▶ [EXERCISE DETAILS] Extract each line of the data and write it out again exactly.
--------------------------------------------------
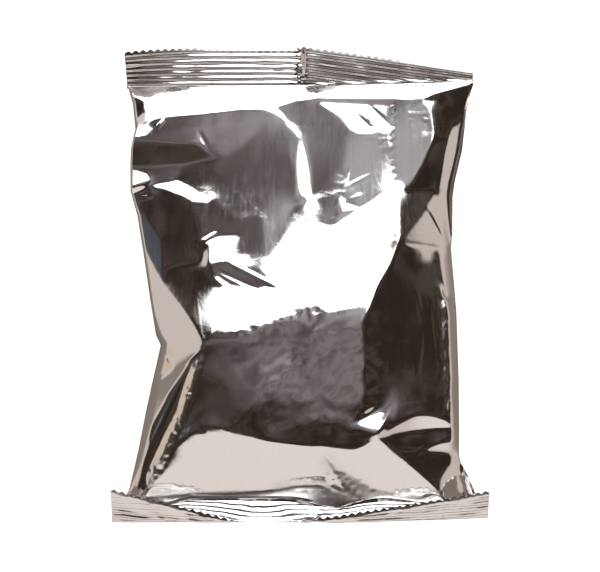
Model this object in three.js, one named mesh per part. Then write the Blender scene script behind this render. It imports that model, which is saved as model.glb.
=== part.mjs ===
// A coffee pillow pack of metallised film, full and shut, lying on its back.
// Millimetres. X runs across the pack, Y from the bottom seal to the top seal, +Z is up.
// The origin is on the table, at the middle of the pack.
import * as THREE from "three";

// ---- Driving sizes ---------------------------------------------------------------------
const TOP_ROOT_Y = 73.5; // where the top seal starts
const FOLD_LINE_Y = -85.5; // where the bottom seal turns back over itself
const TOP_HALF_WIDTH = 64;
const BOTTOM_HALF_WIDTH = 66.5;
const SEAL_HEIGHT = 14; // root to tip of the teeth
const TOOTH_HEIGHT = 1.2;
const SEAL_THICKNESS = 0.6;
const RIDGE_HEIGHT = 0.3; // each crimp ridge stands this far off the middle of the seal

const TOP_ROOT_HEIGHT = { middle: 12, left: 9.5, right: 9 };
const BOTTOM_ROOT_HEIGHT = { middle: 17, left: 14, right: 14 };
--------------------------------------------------
▶ [ANSWER BELOW]
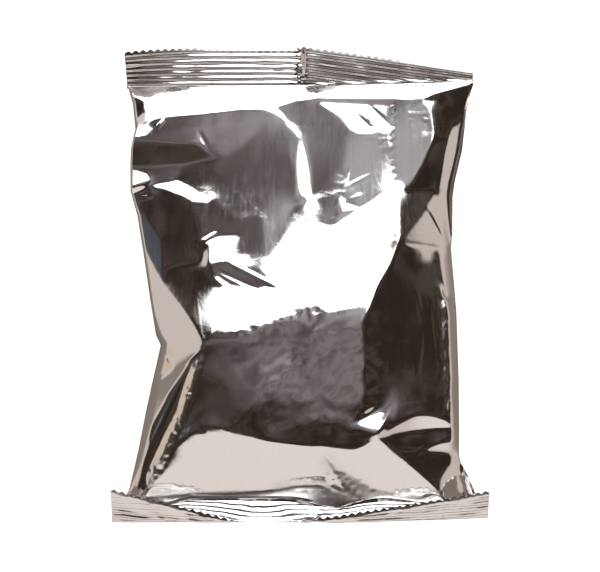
Model this object in three.js, one named mesh per part. Then write the Blender scene script behind this render. It imports that model, which is saved as model.glb.
=== part.mjs ===
// A coffee pillow pack of metallised film, full and shut, lying on its back.
// Millimetres. X runs across the pack, Y from the bottom seal to the top seal, +Z is up.
// The origin is on the table, at the middle of the pack.
import * as THREE from "three";

// ---- Driving sizes ---------------------------------------------------------------------
const TOP_ROOT_Y = 73.5; // where the top seal starts
const FOLD_LINE_Y = -85.5; // where the bottom seal turns back over itself
const TOP_HALF_WIDTH = 64;
const BOTTOM_HALF_WIDTH = 66.5;
const SEAL_HEIGHT = 14; // root to tip of the teeth
const TOOTH_HEIGHT = 1.2;
const SEAL_THICKNESS = 0.6;
const RIDGE_HEIGHT = 0.3; // each crimp ridge stands this far off the middle of the seal

const TOP_ROOT_HEIGHT = { middle: 12, left: 9.5, right: 9 };
const BOTTOM_ROOT_HEIGHT = { middle: 17, left: 14, right: 14 };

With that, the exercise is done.